I also regularly see three specialists for specific health issues, and two of them are wonderful. If "bedside manner" is the correct term for their manner during my appointment, they would both be graded A+. The third simply has a negative personality, but because I'm unable to find anyone else with her specialty who is accepting new patients, I simply accept her. I really don't like her (and I don't think she likes me or anyone else--ha!), but I do respect her medical knowledge.
As Pheobe mentioned, it depends on the doctor.....
I have found that it really depends on the age and if they are a specialist. Younger doctors seem to have better bedside manner. I have wondered if it is being stressed as part of their training. I have had more problems with specialists - make that highly trained specialists. My allergist, OBGYN, GP not a problem. The neurologists I have seen have yet to impress me. Headache specialist was awful. It took 2 tries to find a good pulmonologist. The great news is that there are good doctors out there. If you hate your first attempt ask for another one. My second pulmonologist was amazing.
Another note... when I was in the hospital I was impressed by every single doc that was caring for me.
Also, if you have a minor complaint, try a nurse practioner. I have yet to have a bad one.
I really think most physicians are doing the best they can based on being overwhelmed with the increase of viruses, cancer and numerous other diseases. Although that still should not be an excuse for mistreatment or disrespect by the doctor. We are living in critical times and a lack of professionalism, in any field should be avoided.
Most that I have come in contact with have good manner. Those that don't I roll up my sleeves and start asking questions. I feel it should be a two way street for the physician to provide information and the patient to be able to ask questions.
For those physicians who have personality problems, feel they don't have time beyond their initial comments or are just that unprofessional I force them to respond. On one occasion the doctor told me if I wanted more details I should go to medical school. I told him that the hospital administrator would be happy to find me a professional who took time to answer questions.
Granted all comments need to be made in the highest level of respect. But if I run into a physician that does not give me professional respect then I will be the first to challenge him. As far as the time factor - I realize their time is in demand due to people's health. But my time in terms of my family support should be equally important.
Some have too good a bedside manner. The one I've been seeing for the last 15 years jabbers on for 30 to 45 minutes with each and every person regardless. That can make for a long day when there are 5 or 6 ahead of you. But, there must be something his patients like cause we keep going back!

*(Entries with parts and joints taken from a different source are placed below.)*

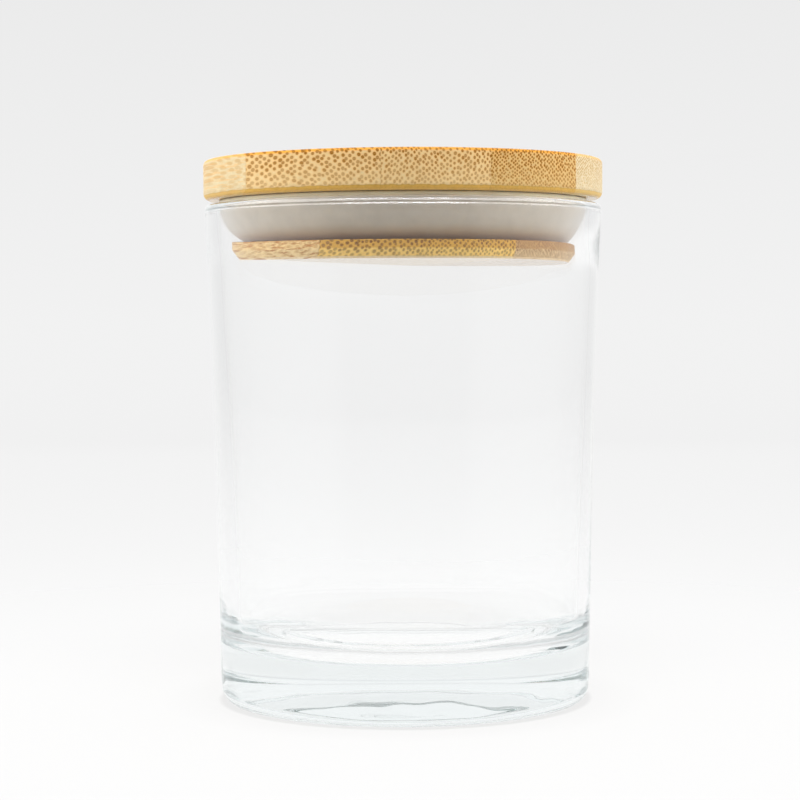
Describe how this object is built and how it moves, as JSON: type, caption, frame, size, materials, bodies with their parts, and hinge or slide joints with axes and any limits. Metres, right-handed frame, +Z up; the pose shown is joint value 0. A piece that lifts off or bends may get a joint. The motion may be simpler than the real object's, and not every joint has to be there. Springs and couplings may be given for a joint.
{
  "type": "candle jar",
  "caption": "Empty straight-sided glass candle jar with a heavy base, a push-in bamboo lid and a soft skirt seal.",
  "frame": {"origin": "centre of the jar's base, on the plane it stands on", "axes": "+Z up along the jar's axis, towards the lid"},
  "size_m": [0.081, 0.081, 0.1094],
  "materials": {
    "clear_glass": "fire-polished clear soda-lime glass",
    "silicone": "smooth translucent silicone rubber",
    "bamboo_cap_edge": "sanded pale bamboo, fine bundles",
    "bamboo_cap_a": "sanded bamboo, end grain with dark bundles",
    "bamboo_cap_b": "sanded bamboo, end grain with wide bundles",
    "bamboo_plug_a": "turned golden bamboo",
    "bamboo_plug_b": "turned golden bamboo, fine bundles"
  },
  "bodies": {
    "glass": {"jar": "clear_glass"},
    "seal": {"seal_ring": "silicone"},
    "lid": {"cap_strip_1": "bamboo_cap_edge", "cap_strip_2": "bamboo_cap_a", "cap_strip_3": "bamboo_cap_b", "cap_strip_4": "bamboo_cap_a", "cap_strip_5": "bamboo_cap_edge", "plug_strip_1": "bamboo_plug_a", "plug_strip_2": "bamboo_plug_b", "plug_strip_3": "bamboo_plug_a", "plug_strip_4": "bamboo_plug_b"}
  },
  "joints": [
    {"name": "lid_lift", "type": "slide", "parent": "glass", "child": "seal", "axis": [0, 0, 1], "range_m": [0, 0.05]},
    {"name": "lid_turn", "type": "hinge", "parent": "seal", "child": "lid", "pos_m": [0, 0, 0.1015], "axis": [0, 0, 1], "continuous": true}
  ]
}
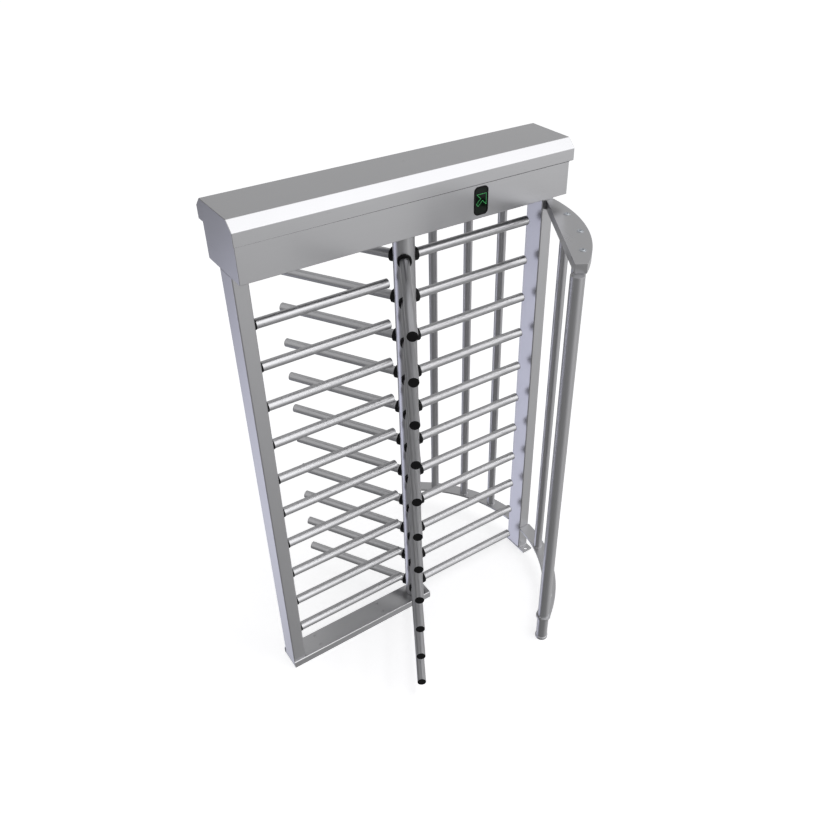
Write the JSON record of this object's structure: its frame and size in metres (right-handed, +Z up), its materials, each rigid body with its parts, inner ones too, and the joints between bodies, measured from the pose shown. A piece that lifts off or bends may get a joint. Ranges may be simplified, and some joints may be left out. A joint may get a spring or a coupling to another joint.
{
  "type": "full-height turnstile",
  "caption": "Full-height pedestrian turnstile: three-wing rotor under a box header, with a fixed comb barrier on one side and a curved guide cage on the other.",
  "frame": {"origin": "the rotor's axis at floor level", "axes": "+Z up along the rotor's axis; +X from the comb towards the guide cage; -Y is the side with the lane display"},
  "size_m": [1.472, 1.2428, 2.3],
  "materials": {
    "stainless_sheet": "brushed stainless sheet",
    "stainless_tube": "satin polished stainless tube",
    "galvanised_steel": "zinc plated steel",
    "zinc_fasteners": "bright zinc plated",
    "black_plastic": "moulded, fine grain",
    "display_lens": "dark tinted acrylic",
    "display_light": "lit green",
    "circuit_board": "solder resist",
    "machined_steel": "turned and milled",
    "bearing_steel": "ground and polished",
    "cast_housing": "cast, faced",
    "bronze": "turned bronze",
    "solenoid_case": "black lacquer",
    "electronics_case": "powder coated"
  },
  "bodies": {
    "frame": {"base_plate": "galvanised_steel", "base_cover": "stainless_sheet", "base_spacers": "galvanised_steel", "left_post": "stainless_tube", "right_post": "stainless_tube", "right_foot": "stainless_tube", "post_top_blocks": "galvanised_steel", "header_body": "stainless_sheet", "header_cross_plates": "galvanised_steel", "header_rails": "galvanised_steel", "header_bulkheads": "galvanised_steel", "header_lid": "stainless_sheet", "lid_rail": "galvanised_steel", "lid_screws": "zinc_fasteners", "post_bolts": "zinc_fasteners", "display_bezel": "black_plastic", "display_lens": "display_lens", "display_arrow": "display_light", "display_board": "circuit_board", "comb_bars": "stainless_tube", "comb_collars": "black_plastic", "guide_rings": "stainless_tube", "guide_tubes": "stainless_tube", "end_posts": "stainless_tube", "end_flanges": "stainless_tube", "guide_tops": "stainless_sheet", "guide_screws": "zinc_fasteners", "pivot_pin": "machined_steel", "thrust_washer": "bronze", "pivot_screws": "zinc_fasteners", "mechanism_plate": "galvanised_steel", "mechanism_bolts": "zinc_fasteners", "bearing_housing": "cast_housing", "bearing_outer": "bearing_steel", "bearing_balls": "bearing_steel", "damper_body": "cast_housing", "pawl_pins": "machined_steel", "solenoids": "solenoid_case", "controller_box": "electronics_case", "power_supply": "electronics_case"},
    "rotor": {"rotor_column": "stainless_tube", "column_plug_top": "galvanised_steel", "column_plug_bottom": "galvanised_steel", "rotor_shaft": "machined_steel", "arms_a": "stainless_tube", "arms_b": "stainless_tube", "arms_c": "stainless_tube", "arm_collars": "black_plastic", "arm_caps": "black_plastic", "pivot_bush": "bronze", "bearing_inner": "bearing_steel", "damper_gear": "machined_steel", "lock_disc": "machined_steel", "shaft_spacers": "machined_steel", "shaft_nut": "zinc_fasteners"},
    "pinion": {"damper_pinion": "machined_steel"},
    "entry_pawl": {"entry_pawl": "machined_steel"},
    "exit_pawl": {"exit_pawl": "machined_steel"},
    "entry_plunger": {"entry_plunger": "machined_steel"},
    "exit_plunger": {"exit_plunger": "machined_steel"}
  },
  "joints": [
    {"name": "rotor_spin", "type": "hinge", "parent": "frame", "child": "rotor", "pos_m": [0, 0, 0.041], "axis": [0, 0, 1], "continuous": true},
    {"name": "damper_spin", "type": "hinge", "parent": "frame", "child": "pinion", "pos_m": [0.1203, 0, 2.13], "axis": [0, 0, 1], "continuous": true},
    {"name": "entry_pawl_swing", "type": "hinge", "parent": "frame", "child": "entry_pawl", "pos_m": [-0.085, 0.072, 2.152], "axis": [0, 0, -1], "range_deg": [0, 8], "stiffness_Nm_per_rad": 0.5},
    {"name": "exit_pawl_swing", "type": "hinge", "parent": "frame", "child": "exit_pawl", "pos_m": [-0.085, -0.072, 2.152], "axis": [0, 0, 1], "range_deg": [0, 8], "stiffness_Nm_per_rad": 0.5},
    {"name": "entry_plunger_slide", "type": "slide", "parent": "frame", "child": "entry_plunger", "axis": [-1, 0, 0], "range_m": [0, 0.0056]},
    {"name": "exit_plunger_slide", "type": "slide", "parent": "frame", "child": "exit_plunger", "axis": [-1, 0, 0], "range_m": [0, 0.0056]}
  ],
  "couplings": [
    {"joint": "damper_spin", "follows": "rotor_spin", "ratio": -3},
    {"joint": "entry_plunger_slide", "follows": "entry_pawl_swing", "m_per_rad": 0.04},
    {"joint": "exit_plunger_slide", "follows": "exit_pawl_swing", "m_per_rad": 0.04}
  ]
}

Many do not, but some do. It really is a matter of their own individual level of professionalism and skill with people. Since many of them have only spent their young lives in school and have not been out in the world much or had to learn to get along with people, and since many are in it for the money and status, this affects the way they interact with people. However, as someone already noted, physicians are individuals and as in every profession, there are those who are more professional and compassionate than others.